JG: Simply put, Labelexpo India is for anyone who has anything to do with packaging or labels. Printers increasingly have to diversify and hone their businesses to move with market demand, whether it is investing in digital to cater to more personalisation or variety in print run, or to improve the finished product’s overall quality and shelf appeal. The exhibition covers everything to do with labels, flexible packaging and folded cartons. So it is a Mecca for printers, brand owners, designers and wider industry suppliers. Also, for those Indian and South Asian-based printers who did not manage to get out to Drupa earlier in the year, this year’s Labelexpo India will certainly give food for thought with the chance to see a wide range of new technologies and solutions that have entered the market place in a short space of time.
ND: Is it true that the runs for labels are growing shorter and the SKUs bigger? What are the reasons attributed to its supposed change?
JG: Label printers are converting both volume and relatively shorter runs. There is a difference in the supposedly short runs in India and European countries though. Having said that, it is a consumer driven market in the sense that the labels are put on products on the shelf. Today, consumers demand variety. For example, people used to buy only basic black tea in the Indian market a few years ago but today you see a variety of tea concoctions available. This shift in consumer consumption indicates the trends in the Indian label industry.
ND: You are in constant touch with the label fraternity in India through the association. What is the mood here in India?
JG: The mood is positive. Margins are a slight issue, so there are many initiatives associations are doing through their workshops and seminars. However, everyone is aware of the growth and potential of the market and this is keeping the industry extremely buoyant and positive.

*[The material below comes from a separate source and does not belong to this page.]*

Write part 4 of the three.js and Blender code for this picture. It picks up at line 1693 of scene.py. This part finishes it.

ND: Before the advent of digital, the question was whether it is letterpress, offset, gravure or flexo. What has been digital’s impact on the label industry?

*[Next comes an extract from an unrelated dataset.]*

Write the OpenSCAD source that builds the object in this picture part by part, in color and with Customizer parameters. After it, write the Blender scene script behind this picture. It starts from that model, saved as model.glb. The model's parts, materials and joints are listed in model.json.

JG: Digital is catching up in India with more presses being installed in the country and an increasing number of label printers evaluating an investment in the next few years. As Hemanth Paruchuri of Pragati Pack said at the LMAI Conference in Jaipur in 2015, companies need to focus on their marketing strategies to drive digital label printing. The return on initial and recurring investment in digital technology also scares some label printers. Digital, in my opinion, will not replace flexo or letterpress or any other label printing technology. When utilised and marketed well, it is being used as a good complementary technology for label printers in India and overseas.
The LMAI Conference 2015 in Jaipur
ND: There is a theory that the trade shows are focussed too much on technology rather than application.
JG: Several exhibitors at Labelexpo India are running live demonstrations at the show floor this year. It is a regular feature at Labelexpo Europe and Labelexpo Americas. Tradeshows are meant to show new application-based technology to drive the market forward. It has to be a good mix of both – technology and applications.
ND: Talking about technology, vendors are showcasing equipment with similar technology. Take, for example, the flexo presses. Other than the speed and width, rest of the configuration is just the same. Is that a concern?
JG: Absolutely not. There are so many intricacies in the set-up of a press and each press provides its own special ability to apply a unique effect to a label. Each vendor also prices their machinery differently offering varying levels of customisation. The day we do not provide choice and variety in the market is the day we see the end to technological advances.
ND: Do you think that the demand for such technology is enough to support the number of vendors now flooding the market?
JG: Market forces are naturally dictating the landscape for us – we are seeing mergers and acquisitions, as well as many new manufacturers in certain sub-sectors of the industry, which reflect the growth and highlight the demand for technology within that area of label and packaging printing.